Да, оно похоже на то. Тургенев так и выворотил дело наизнанку — и забежав вперед, благодаря забытой истории между нами о плагиате и объяснении, и распустил очень искусно слух здесь, но особенно за границей, что он глава и что у него есть подражатель, но “с большим талантом и с кистью”. (См. Histoire de la literature russe, par Courriere). Конечно, при этом (как я убедился потом) и свое основное, господствующее побуждение, зависть, свалил со своей головы на мою.
Это очень ловко, хотя и гнусно. Но он буквально усвоил себе девиз из “Горя от ума”, что умный человек не может быть не плутом.
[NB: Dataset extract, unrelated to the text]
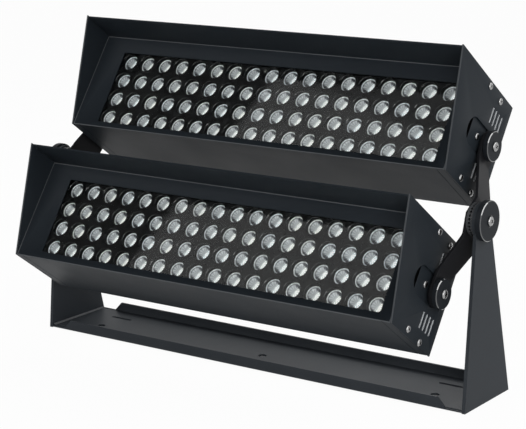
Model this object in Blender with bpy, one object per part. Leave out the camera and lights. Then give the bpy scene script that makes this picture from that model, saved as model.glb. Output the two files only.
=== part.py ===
"""Twin-head LED floodlight on a floor yoke.

Two identical lamp heads, each with 72 lenses behind flat glass and a visor, hang between two
cranked swing arms.  Each arm turns on a toothed hub at the top of a one-piece steel yoke.
Units are metres.  X runs along the heads, -Y is the side that the light leaves from, +Z is up,
and the origin is the centre of the yoke's underside.
"""
import math

import bmesh
import bpy
from mathutils import Vector

# Clearances
SEAT_GAP = 0.0003            # between two pieces that rest on each other
BORE_GAP = 0.0004            # round a screw shank, all round
CUT_PAST = 0.001             # how far a cutter runs past what it cuts

# Lens field of one head, with as many columns and rows as the frame's opening holds
LENS_PITCH_X = 0.032
LENS_PITCH_Z = 0.0307
LENS_RADIUS = 0.012
LENS_RISE = 0.0006           # lens front ahead of its carrier, at the rear of the mask's hole
LENS_SIDES = 6
LENS_TAPER = 0.0004

# Lamp head, in its own frame: X along it, Y to the rear, Z up the glass
HEAD_TILT = math.radians(35.4)
HEAD_TOP = 0.0786
HEAD_BOTTOM = -0.0731
HEAD_FRONT = -0.0208
HEAD_REAR = 0.0976
SHEET = 0.0025               # side plates and visor
VISOR_TIP = -0.0783
VISOR_REAR = 0.028
FRAME_REAR = 0.0111
FRAME_RIM = 0.0015           # flat rim round the frame's front
FRAME_SIDE = 0.0279          # from the frame's opening to its left and right ends
FRAME_FOOT = 0.01405         # from the frame's opening to its underside
FIELD_MARGIN = 0.0008        # least room from a lens edge to the frame's opening
FRAME_LIP_FRONT = -0.0043
FRAME_LIP = 0.001
GLASS_OVERLAP = 0.005        # how far the frame's lip laps the glass
GLASS_THICKNESS = 0.003
GASKET_THICKNESS = 0.0066    # from the glass back to the lens carrier
GASKET_WIDTH = 0.004
MASK_THICKNESS = 0.0066
CARRIER_THICKNESS = 0.002
BOARD_THICKNESS = 0.0016
POCKET_GAP = 0.0005          # round the glass, gasket and mask
HOUSING_WALL = 0.003
END_CAP_THICKNESS = 0.012
REAR_COVER_THICKNESS = 0.0022
REAR_COVER_TO_GLAND = 0.0085
REAR_COVER_MARGIN = 0.014    # to the housing's top and bottom
SINK_BASE = 0.005
SINK_FIN_HEIGHT = 0.03
SINK_FIN_THICKNESS = 0.0022
SINK_FINS = 24
DRIVER_LENGTH = 0.3
DRIVER_HEIGHT = 0.09
DRIVER_DEPTH = 0.031
GLAND_FROM_END = 0.0196      # gland's centre from the housing's right end
GLAND_Z = -0.03
GLAND_THREAD_RADIUS = 0.0077
GLAND_HEX_RADIUS = 0.0125
GLAND_HEX_LENGTH = 0.006
GLAND_DOME_RADIUS = 0.0098
GLAND_LENGTH = 0.0175
GLAND_SHOULDER = 0.75        # where the dome draws in, as a share of the gland's length
GLAND_MOUTH = 0.7            # radius of its end, as a share of the dome's radius
GLAND_BORE_RADIUS = 0.0045

# Side plate's window and vents
WINDOW_FRONT_CENTRE = 0.017
WINDOW_RADIUS = 0.020
VENT_FIRST = 0.048
VENT_PITCH = 0.0098
VENTS = 4
VENT_WIDTH = 0.003
VENT_LENGTH = 0.0235
VENT_NEAR = 0.0295           # vent's near end from the pivot's height

# Head pivot, in the head's frame
PIVOT_Y = 0.057
PIVOT_Z = 0.0008
BOSS_RADIUS = 0.014
ARM_TO_SIDE_PLATE = 0.0025
KNOB_RADIUS = 0.0205
KNOB_THICKNESS = 0.0077
KNOB_CHAMFER = 0.001
PIVOT_SCREW_RADIUS = 0.003
SCREW_HEAD_RADIUS = 0.0065
SCREW_HEAD_HEIGHT = 0.0027
SCREW_CROWN = 0.55           # flat top's radius, as a share of the head's radius
SCREW_SHOULDER = (0.7, 0.88)  # height and radius where the crown starts, as shares of the head's
SCREW_EDGE = 0.3             # height of the upright edge, as a share of the head's height
PIVOT_SCREW_BITE = 0.009     # length inside the end cap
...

Чем я могу доказать противное? Его искусным, дипломатическим письмом? Оно написано вкратце, с пропуском того, что он уже взял и что далее хотел взять. Есть еще у меня две записки, где он говорит, что никогда не забудет подробностей и сцен, рассказанных ему и Дудышкину из “Обломова” и “Художника". Но на предъявление этих записок он может сказать, что хочет выбрать, например, одну какую-нибудь общую идею, два-три характера, две-три сцены, два-три мотива и прибавить, что больше ничего не помнит. Дудышкин, Дружинин и Боткин, которым я говорил, умерли. Словом, рассчитано тонко и верно, хотя, повторяю, гнусно и мелко! Да никто и не станет судить нас явно, а ползком сделано уже все — он воспользовался моим добром сам и щедро наделил других, как я скажу после.